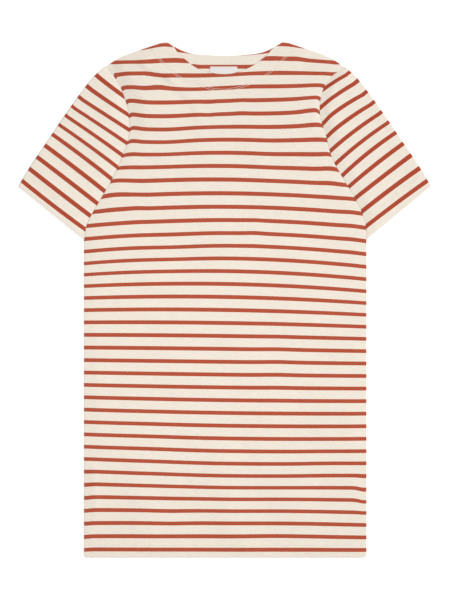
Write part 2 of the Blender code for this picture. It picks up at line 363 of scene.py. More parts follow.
# %% Rolls beside the armholes, and ripples
ARMHOLE_ROLLS = (
    # height, then how far the body stands up beside its right and left seam, and then the sleeves
    (0.555, 0.0003, 0.0003, 0.0003, 0.0010),
    (0.700, 0.0006, 0.0004, 0.0003, 0.0014),
    (0.760, 0.0018, 0.0005, 0.0003, 0.0020),
    (0.800, 0.0034, 0.0006, 0.0003, 0.0024),
    (0.870, 0.0036, 0.0006, 0.0003, 0.0024),
)
BODY_ROLL = (1, 0.034)  # first of its two columns, and the width that it rises over
SLEEVE_ROLL = (3, 0.020)
ROLL_RUNOUT = 0.080  # width over which a roll falls away again
RIPPLES = (
    # ripples per metre across and up, phase, height
    (7.3, 2.1, 0.4, 0.00016),
    (-3.9, 8.7, 2.2, 0.00012),
    (14.6, -6.8, 4.1, 0.00007),
    (11.9, 17.3, 1.3, 0.00005),
)


def armhole_roll(from_seam, across, height, roll):
    """The low ridge beside an armhole seam: it rises away from the seam and then falls gently."""
    column, width = roll
    rise = read_sides(ARMHOLE_ROLLS, across, height, column, column + 1)
    return rise * smooth(from_seam / width) * (1 - smooth((from_seam - width) / ROLL_RUNOUT))


def ripple_rise(across, height):
    """The sum of a few plane waves, too low to see as folds, that keep the cloth from being flat."""
    total = np.zeros(np.shape(across))
    for each_across, each_up, phase, rise in RIPPLES:
        total += rise * np.sin(2 * np.pi * (each_across * across + each_up * height) + phase)
    return total


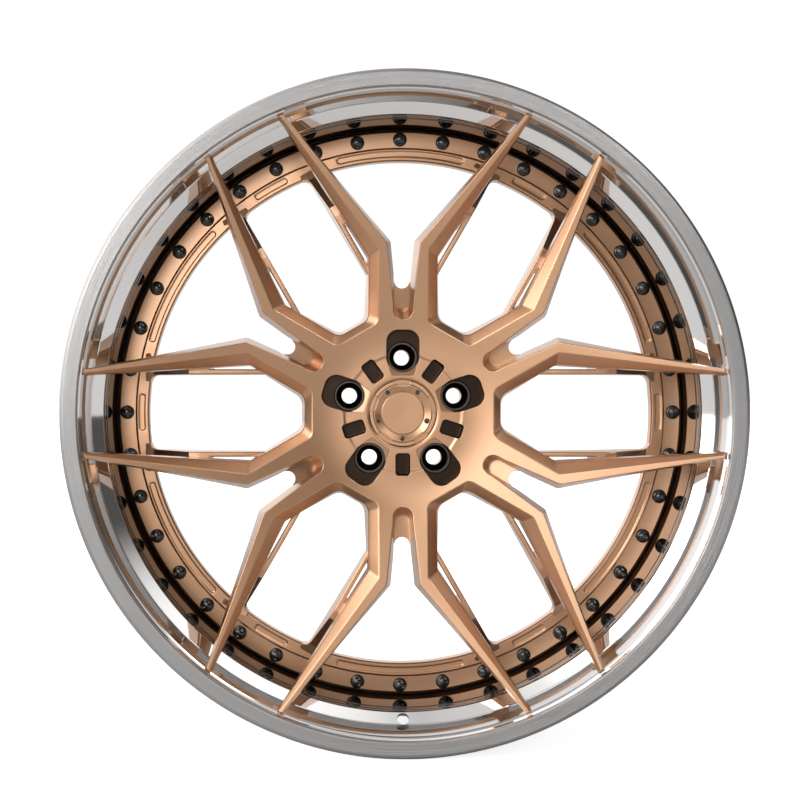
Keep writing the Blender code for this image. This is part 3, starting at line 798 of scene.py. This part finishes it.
def barrel_seal():
    """Hand-laid bead of sealant: the profile's outer side swells and thins along the turn."""
    steps = 360
    t = np.arange(steps) * math.tau / steps
    swell = 0.25 * np.sin(9 * t + 0.6) + 0.18 * np.sin(23 * t + 1.9) + 0.1 * np.sin(57 * t)
    profile = profile_loop([(290.9, -18.6, 0.1), (292.9, -18.6, 0.2), (294.2, -20.8, 1.2),
                            (293.4, -24.3, 1.2), (290.9, -26.8, 0.1)], 3.0)
    rows = []
    for r, h in profile:
        grown = r + swell * np.clip((r - 290.9) / 3.0, 0.0, 1.0)
        rows.append(np.stack([grown * np.cos(t), grown * np.sin(t), np.full(steps, h)], 1))
    body = Body()
    body.grid(rows, close_rows=True)
    return add_piece("sealant_bead", body.mesh("barrel_seal"), SEALANT, ["barrel_seal"])


def twelve_point(t, flat, depth=1.0):
    """Radius of two crossed hexagons, flat / cos(angle from the nearest flat), eased towards
    a circle as depth falls to 0."""
    best = 0.0
    for shift in (0.0, math.pi / 6.0):
        local = (t + shift) % (math.pi / 3.0) - math.pi / 6.0
        best = np.maximum(best, flat / np.cos(local))
    return depth * best + (1.0 - depth) * flat * 1.06


def rim_bolts():
    """Forty twelve-point flange bolts, each with a stub of shank and a flange nut behind."""
    steps = 48
    t = np.arange(steps) * math.tau / steps
    head = [(3.9, 0.3, 0), (6.7, 0.3, 0), (7.0, 0.6, 0), (7.0, 1.3, 0), (6.7, 1.75, 0), (6.0, 2.15, 0),
            (5.5, 2.5, 0.2), (4.62, 2.75, 0.6), (4.6, 3.1, 1), (4.6, 5.6, 1), (4.4, 5.9, 0.85),
            (3.9, 6.25, 0.5), (3.3, 6.52, 0.2), (2.7, 6.72, 0), (2.1, 6.86, 0), (1.5, 6.95, 0), (0.9, 7.0, 0),
            (0.3, 7.02, 0)]
    nut = [(4.1, -24.9, 0), (6.5, -24.9, 0), (6.6, -25.4, 0), (6.3, -26.2, 0), (5.3, -26.8, 0.5),
           (5.2, -27.2, 1), (5.2, -30.8, 1), (5.0, -31.5, 0.7), (4.5, -31.9, 0.1), (4.1, -31.7, 0)]
    one = Body()
    for profile, end in ((head, 7.02), (nut, None)):
        rows = []
        for r, h, depth in profile:
            reach = twelve_point(t, r, depth) if depth else np.full(steps, r)
            rows.append(np.stack([reach * np.cos(t), reach * np.sin(t), np.full(steps, h)], 1))
        start = one.count
        one.grid(rows, close_rows=end is None)
        if end is not None:
            last = start + (len(rows) - 1) * steps
            one.faces.append(list(range(last, last + steps)))
            one.faces.append(list(range(start, start + steps))[::-1])
    shank = [(0.02, -32.6), (3.2, -32.6), (3.9, -31.9), (3.9, 0.3), (0.02, 0.3)]
    start = one.count
    one.grid([lifted(ring_points(r, 24), h) for r, h in shank])
    one.faces.append(list(range(start, start + 24)))
    one.faces.append(list(range(start + 96, start + 120)))
    points, faces = np.vstack(one.points), one.faces
    for i in range(BOLTS):
        angle = math.radians(90.0) + i * math.tau / BOLTS
        twist = angle + GOLDEN_TURN * i
        body = Body()
        centre = (BOLT_CIRCLE_R * math.cos(angle), BOLT_CIRCLE_R * math.sin(angle), 0.0)
        body.add(turned_by(points, twist) + centre, [])
        body.faces = faces
        name = f"rim_bolt_{i + 1:02d}"
        add_piece(f"flange_bolt_{i + 1:02d}", body.mesh(name), BLACK, [name], sharp=38.0)


# ---------------------------------------------------------------- hub pieces
def moved_turn(profile, steps, centre, closed=True):
    body = Body()
    body.grid([lifted(ring_points(r, steps, centre), h) for r, h in profile], close_rows=closed)
    return body


def lug_seats():
    """Seat cups with a cut rim and a conical nut seat."""
    profile = profile_loop([(12.7, 53.0, 0.15), (14.25, 53.0, 0.3), (14.25, 30.3, 0.3), (7.6, 30.3, 0.2),
                            (7.6, 33.0, 0.5), (12.7, 39.0, 0.8)], 4.0, 3)
    for i in range(LUGS):
        angle = math.radians(90.0) + i * math.tau / LUGS
        centre = (LUG_CIRCLE_R * math.cos(angle), LUG_CIRCLE_R * math.sin(angle))
        name = f"lug_seat_{i + 1}"
        add_piece(f"nut_seat_{i + 1}", moved_turn(profile, 72, centre).mesh(name), SEAT,
                  [name])


CAP_SCREW_R = 24.4


def cap_notches():
    """Five U-shaped cutters in line with the lugs, narrowing inwards."""
    outline = closed_half([(42.0, 0.0, 0), (42.0, 13.0, 0.5), (32.0, 9.0, 3.0), (25.5, 5.2, 3.4),
                           (25.5, 0.0, 0)], (2, 4, 4, 3), (2, 4, 6))
    one = Body()
    rows = [lifted(offset(outline, d), h) for d, h in ((0.0, 57.6), (0.0, 61.0), (0.9, 66.0))]
    one.grid(rows)
    n = len(outline)
    one.faces.append(list(range(n)))
    one.faces.append(list(range(2 * n, 3 * n)))
    body = Body()
    for k in range(LUGS):
        body.join(one, math.radians(90.0) + k * math.tau / LUGS)
    return body


def centre_cap():
    """Dished cap body, notched ring, blank disc and five tiny domed screws."""
    scallops = Body()
    for k in range(LUGS):
        angle = math.radians(-90.0) + k * math.tau / LUGS
        centre = (CAP_SCREW_R * math.cos(angle), CAP_SCREW_R * math.sin(angle))
        rows = [lifted(ring_points(r, 32, centre), h) for r, h in ((2.75, 57.2), (2.75, 60.0), (3.1, 66.0))]
        one = Body()
        one.grid(rows)
        one.faces.append(list(range(32)))
        one.faces.append(list(range(64, 96)))
        scallops.join(one)
    body = Body()
    outline = [(20.9, 57.0, 0.2), (20.9, 58.2, 0.2), (26.9, 61.4, 0.4), (27.9, 61.4, 0.3), (27.9, 55.2, 0.3),
               (32.0, 55.2, 0.2), (32.0, 52.3, 0.2), (26.2, 52.3, 0.2), (26.2, 38.0, 0.3), (24.0, 38.0, 0.3),
               (24.0, 50.0, 1.0), (0.02, 50.0, 0.005), (0.02, 57.0, 0.005)]
    body.turn(profile_loop(outline, 6.0, 3), 144)
    mesh = cut_mesh(body.mesh("cap_body"), hidden_cutter("notches", cap_notches()),
                    hidden_cutter("scallops", scallops), bevel=0.22)
    add_piece("cap_dish", mesh, BRONZE, ["cap_body"])

    ring = Body()
    ring.turn(profile_loop([(28.4, 63.4, 0.3), (31.4, 63.4, 0.5), (32.0, 62.6, 0.3), (32.0, 55.5, 0.2),
                            (28.4, 55.5, 0.2)], 3.0, 3), 180)
    mesh = cut_mesh(ring.mesh("cap_ring"), hidden_cutter("notches", cap_notches()), bevel=0.25)
    add_piece("cap_crown", mesh, BRONZE, ["cap_ring"])

    disc = Body()
    profile = rounded_path([(0.02, 57.3, 0), (20.4, 57.3, 0.2), (20.4, 58.7, 0.35), (19.8, 59.0, 0.3),
                            (0.02, 58.8, 0)], (6, 1, 1, 8), (2, 3, 2))
    disc.turn(profile, 144, closed=False)
    for row in (0, len(profile) - 1):
        disc.faces.append(list(range(row * 144, row * 144 + 144)))
    add_piece("cap_badge_blank", disc.mesh("cap_disc"), BRONZE, ["cap_disc"])

    profile = [(0.02, 57.3), (2.25, 57.3), (2.25, 59.0), (2.1, 59.4), (1.7, 59.7), (1.1, 59.85), (1.0, 59.5),
               (0.9, 58.9), (0.02, 58.8)]
    for k in range(LUGS):
        angle = math.radians(-90.0) + k * math.tau / LUGS
        centre = (CAP_SCREW_R * math.cos(angle), CAP_SCREW_R * math.sin(angle))
        one = moved_turn(profile, 30, centre, closed=False)
        for row in (0, len(profile) - 1):
            one.faces.append(list(range(row * 30, row * 30 + 30)))
        name = f"cap_screw_{k + 1}"
        add_piece(f"cap_bolt_{k + 1}", one.mesh(name), BLACK, [name])


forged_centre()
outer_lip()
inner_barrel()
barrel_seal()
rim_bolts()
lug_seats()
centre_cap()

o_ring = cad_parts["cap_o_ring"]
o_ring.data.materials.clear()
o_ring.data.materials.append(RUBBER)


# ---------------------------------------------------------------- studio
def studio_world():
    """Soft studio surround over a plain white background. Each light is a smooth lobe, given
    by its angle round the wheel's axis from +X towards +Z, its angle off the way towards the
    front, the angles where it stops being full and where it ends, and its strength."""
    world = bpy.data.worlds.new("studio")
    bpy.context.scene.world = world
    world.use_nodes = True
    tree = world.node_tree
    tree.nodes.clear()

    def add(kind, values=(), **settings):
        node = tree.nodes.new(kind)
        for key, value in settings.items():
            setattr(node, key, value)
        for key, value in values or ():
            if isinstance(value, bpy.types.NodeSocket):
                tree.links.new(value, node.inputs[key])
            else:
                node.inputs[key].default_value = value
        return node

    direction = add("ShaderNodeTexCoord").outputs["Generated"]
    total = None
    for around_deg, off_deg, inner_deg, outer_deg, strength in (
            (150.0, 15.5, 2.0, 20.0, 3.7),
            (150.0, 42.0, 3.0, 9.0, 9.0),
            (48.0, 40.0, 3.0, 9.0, 11.0),
            (162.0, 63.0, 8.0, 42.0, 2.3),
            (55.0, 68.0, 8.0, 34.0, 1.1),
            (150.0, 100.0, 10.0, 60.0, 1.3),
            (115.0, 68.0, 12.0, 40.0, 0.6),
            (140.0, 148.0, 10.0, 60.0, 1.1)):
        turn, off = math.radians(around_deg), math.radians(off_deg)
        aim = Vector((math.sin(off) * math.cos(turn), -math.cos(off), math.sin(off) * math.sin(turn)))
        dot = add("ShaderNodeVectorMath", [(0, direction), (1, aim)], operation='DOT_PRODUCT')
        lobe = add("ShaderNodeMapRange", [("Value", dot.outputs["Value"]),
                                          ("From Min", math.cos(math.radians(outer_deg))),
                                          ("From Max", math.cos(math.radians(inner_deg))),
                                          ("To Max", strength)], interpolation_type='SMOOTHSTEP')
        if total is None:
            total = add("ShaderNodeMath", [(0, lobe.outputs[0]), (1, 0.08)], operation='ADD').outputs[0]
        else:
            total = add("ShaderNodeMath", [(0, lobe.outputs[0]), (1, total)], operation='ADD').outputs[0]
    surround = add("ShaderNodeBackground", [("Color", (1.0, 0.985, 0.97, 1.0)), ("Strength", total)])
    white = add("ShaderNodeBackground", [("Color", (1, 1, 1, 1)), ("Strength", 1.05)])
    seen = add("ShaderNodeLightPath").outputs["Is Camera Ray"]
    both = add("ShaderNodeMixShader", [(0, seen), (1, surround.outputs[0]), (2, white.outputs[0])])
    add("ShaderNodeOutputWorld", [(0, both.outputs[0])])


def studio_floor():
    """Plain pale floor under the rim. Where the camera sees it directly it also glows evenly,
    so it melts into the white background and keeps a faint shadow."""
    mesh = bpy.data.meshes.new("floor")
    z = cad_bounds[0].z
    t = np.arange(64) * math.tau / 64
    mesh.from_pydata([(40 * math.cos(a), 40 * math.sin(a), z) for a in t], [], [tuple(range(64))])
    floor = bpy.data.objects.new("floor", mesh)
    bpy.context.scene.collection.objects.link(floor)
    material = bpy.data.materials.new("floor_white")
    material.use_nodes = True
    tree = material.node_tree
    tree.nodes.clear()
    seen = tree.nodes.new("ShaderNodeLightPath").outputs["Is Camera Ray"]
    both = tree.nodes.new("ShaderNodeMixShader")
    tree.links.new(seen, both.inputs[0])
    for socket, glow in ((1, 0.0), (2, 0.80)):
        shader = tree.nodes.new("ShaderNodeBsdfPrincipled")
        shader.inputs["Base Color"].default_value = (0.6, 0.6, 0.6, 1.0)
        shader.inputs["Roughness"].default_value = 0.8
        shader.inputs["Specular IOR Level"].default_value = 0.0
        shader.inputs["Emission Color"].default_value = (1.0, 1.0, 1.0, 1.0)
        shader.inputs["Emission Strength"].default_value = glow
        tree.links.new(shader.outputs[0], both.inputs[socket])
    output = tree.nodes.new("ShaderNodeOutputMaterial")
    tree.links.new(both.outputs[0], output.inputs[0])
    mesh.materials.append(material)


def studio_camera():
    camera = bpy.data.cameras.new("camera")
    camera.lens, camera.sensor_width = 55.62, 36.0
    camera.shift_x, camera.shift_y = 0.0706, -0.0096
    holder = bpy.data.objects.new("camera", camera)
    holder.location = (-0.057, FACE_Y - 1.250, 0.020)
    holder.rotation_euler = (math.radians(90.0), 0.0, 0.0)
    bpy.context.scene.collection.objects.link(holder)
    bpy.context.scene.camera = holder


studio_world()
studio_floor()
studio_camera()
bpy.context.scene.view_settings.view_transform = 'Standard'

▬▬▬▬▬▬▬▬▬▬

Set exercise:
Repeat word for word the stretch of lines from the one with "Keep writing the" down to the one with "return depth *", both included.

Output below:
Keep writing the Blender code for this image. This is part 3, starting at line 798 of scene.py. This part finishes it.
def barrel_seal():
    """Hand-laid bead of sealant: the profile's outer side swells and thins along the turn."""
    steps = 360
    t = np.arange(steps) * math.tau / steps
    swell = 0.25 * np.sin(9 * t + 0.6) + 0.18 * np.sin(23 * t + 1.9) + 0.1 * np.sin(57 * t)
    profile = profile_loop([(290.9, -18.6, 0.1), (292.9, -18.6, 0.2), (294.2, -20.8, 1.2),
                            (293.4, -24.3, 1.2), (290.9, -26.8, 0.1)], 3.0)
    rows = []
    for r, h in profile:
        grown = r + swell * np.clip((r - 290.9) / 3.0, 0.0, 1.0)
        rows.append(np.stack([grown * np.cos(t), grown * np.sin(t), np.full(steps, h)], 1))
    body = Body()
    body.grid(rows, close_rows=True)
    return add_piece("sealant_bead", body.mesh("barrel_seal"), SEALANT, ["barrel_seal"])


def twelve_point(t, flat, depth=1.0):
    """Radius of two crossed hexagons, flat / cos(angle from the nearest flat), eased towards
    a circle as depth falls to 0."""
    best = 0.0
    for shift in (0.0, math.pi / 6.0):
        local = (t + shift) % (math.pi / 3.0) - math.pi / 6.0
        best = np.maximum(best, flat / np.cos(local))
    return depth * best + (1.0 - depth) * flat * 1.06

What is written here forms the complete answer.